“Viola?” Mr. Lowell prompted.
She met his gaze, silently wishing they could leave the subject alone. Peter didn’t deserve to have his kindness repaid by her divulging such information. He deserved to be remembered for the intelligent man he’d once been.
“Your Grace,” Mr. Steadford said, snapping his notebook shut. “In order to win, Mr. Hayes’s best course of action will be to prove that you took advantage of an ailing man who didn’t have all of his wits about him. So I ask you again, was your husband in perfect mental health?”
“There were episodes,” Viola confessed, and then hastily added, “but nothing unusual, considering his age.”
“He was how old?” Mr. Lowell quietly asked.

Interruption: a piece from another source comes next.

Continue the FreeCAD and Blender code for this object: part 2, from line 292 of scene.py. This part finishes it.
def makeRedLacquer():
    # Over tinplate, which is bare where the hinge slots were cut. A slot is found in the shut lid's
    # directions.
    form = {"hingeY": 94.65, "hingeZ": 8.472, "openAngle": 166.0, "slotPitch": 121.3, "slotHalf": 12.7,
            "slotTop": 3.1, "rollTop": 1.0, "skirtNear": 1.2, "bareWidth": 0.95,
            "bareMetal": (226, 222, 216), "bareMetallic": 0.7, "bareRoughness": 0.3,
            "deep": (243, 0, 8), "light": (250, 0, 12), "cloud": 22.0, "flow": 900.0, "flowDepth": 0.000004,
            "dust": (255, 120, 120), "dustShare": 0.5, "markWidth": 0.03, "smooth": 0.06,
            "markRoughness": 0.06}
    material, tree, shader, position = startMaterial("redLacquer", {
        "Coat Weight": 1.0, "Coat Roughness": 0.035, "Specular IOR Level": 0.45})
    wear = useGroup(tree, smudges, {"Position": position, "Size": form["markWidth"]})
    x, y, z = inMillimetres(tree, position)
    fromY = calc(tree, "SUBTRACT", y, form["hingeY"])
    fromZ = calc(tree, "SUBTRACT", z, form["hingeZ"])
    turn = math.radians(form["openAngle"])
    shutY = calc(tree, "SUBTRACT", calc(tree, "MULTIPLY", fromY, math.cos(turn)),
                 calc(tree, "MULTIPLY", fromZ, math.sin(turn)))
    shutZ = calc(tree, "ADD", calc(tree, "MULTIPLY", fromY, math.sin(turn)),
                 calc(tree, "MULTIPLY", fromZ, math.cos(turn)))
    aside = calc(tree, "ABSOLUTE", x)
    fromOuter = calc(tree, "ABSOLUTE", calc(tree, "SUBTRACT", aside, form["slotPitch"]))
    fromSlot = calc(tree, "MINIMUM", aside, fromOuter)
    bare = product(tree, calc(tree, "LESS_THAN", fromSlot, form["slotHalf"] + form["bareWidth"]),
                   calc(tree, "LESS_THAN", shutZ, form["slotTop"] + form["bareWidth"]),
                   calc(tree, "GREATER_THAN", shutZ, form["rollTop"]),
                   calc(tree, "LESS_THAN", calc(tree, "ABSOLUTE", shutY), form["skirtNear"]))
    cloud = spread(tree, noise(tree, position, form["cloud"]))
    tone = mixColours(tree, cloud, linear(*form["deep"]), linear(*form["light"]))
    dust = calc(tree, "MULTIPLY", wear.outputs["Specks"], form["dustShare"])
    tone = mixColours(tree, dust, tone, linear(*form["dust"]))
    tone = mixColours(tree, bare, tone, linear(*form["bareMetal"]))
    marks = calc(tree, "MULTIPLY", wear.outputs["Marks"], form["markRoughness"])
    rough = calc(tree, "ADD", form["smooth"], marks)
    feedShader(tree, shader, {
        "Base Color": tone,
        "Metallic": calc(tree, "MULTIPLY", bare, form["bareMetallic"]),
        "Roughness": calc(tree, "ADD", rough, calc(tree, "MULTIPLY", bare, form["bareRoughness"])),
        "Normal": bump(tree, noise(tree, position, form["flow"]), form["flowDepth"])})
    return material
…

Viola dropped her gaze and fidgeted with the skirt of her gown. “Seventy.”
“Right,” Mr. Steadford muttered. “And who was his physician after your father’s passing?”
Viola swallowed. This conversation was going from bad to worse. “Mr. Blaire,” she said, speaking as if from outside her own body. She felt as though she was falling into a bottomless well from which she’d never find a way out.
“I’ll need to take his professional assessment into consideration,” Mr. Steadford said.
That brought Viola’s attention back to the solicitor’s face. “No.” She shifted in her seat. “Mr. Blaire was the first physician I hired when I opened the hospital, but I was forced to press charges against him last year for negligence and the endangering of others. He has spent eight months in prison and is not due for release for another six weeks.”
“Very well,” Mr. Steadford conceded. “What about the solicitor who drew up your husband’s will? Perhaps he can offer some insight.”
“His name was Mr. Porter, but I’m afraid he’s no longer alive,” Viola muttered.
Mr. Steadford nodded but made no further comment about Mr. Porter’s passing. Instead he said, “I take it the will was altered the day before your husband died? Right after you were married?” Viola nodded. “In that case I may be able to argue that Mr. Porter would not have facilitated this unless he was certain your husband knew exactly what he was doing.”
He made a note and raised his gaze to Viola’s once more. “Since he is dead, however, I’ll have to make do with witness accounts from your late husband’s servants.”
Viola bit her lip. “You should know that I let almost all of them go in order to save on the expense of keeping Tremaine House running. Only the butler and housekeeper remained.”
Mr. Steadford’s brow puckered with concern. “I get the sense that this case is becoming increasingly difficult by the second.”
“I am sure I could locate a few of them,” Viola hastened to say. “Mrs. Starling, the cook, went to work for Baron Hawthorne, so questioning her will be easy.”
“And did Mrs. Starling interact with your husband on a regular basis? Enough for her to be able to vouch for his ability to make rational decisions at the time when he chose to marry you?”
“Not really.”
Mr. Steadford held his position for a second and then leaned back against his seat. “In that case, it would be useful if you can think of something we might be able to use against Tremaine. Anything at all that would encourage a judge to sympathize with you rather than him.”
“If I may,” Mr. Lowell said with a quick glance at her before focusing more directly on Mr. Steadford, “I would suggest looking into Tremaine’s behavior. While I will agree that people can change and that he might be different now that he’s older, he developed a quick temper during our time together at Cambridge.” He paused briefly before quietly adding, “I suspect he once beat a demimondaine after she failed to please him.”
Viola gasped. “Surely not.”
“Do you have any evidence of this?” Mr. Steadford asked. “A reliable witness, perhaps?”
“No, but—”
“Then I’m afraid we cannot use it. Especially since some would argue that the woman probably got what she deserved.”
Viola frowned. “That’s rather harsh. I’m sure she chose her profession out of desperation, but even if she didn’t, a man has no right to hit a woman for any reason and if he did so, then—”
“Yes. I agree with you,” Mr. Steadford told her soothingly, “but it doesn’t change the facts. Society will favor a duke over a harlot any day of the week, no matter what, and even if they didn’t, the lack of proof makes it difficult to argue. Tremaine will simply deny it.”
Feeling defeated before the case had barely begun, Viola swallowed and managed an absent nod. “Of course. I will try to think of something else that may be of use.”
“Good.” Mr. Steadford eyed his pocket watch again. “In the meantime, we should probably head over to Tremaine House for our meeting there. Perhaps our path to victory will be clearer after we hear what the duke has to say.”
“Are you absolutely certain you still want to get involved with this?” Steadford asked Henry while Viola exchanged a few words with one of the physicians they passed on their way toward the hospital’s front door.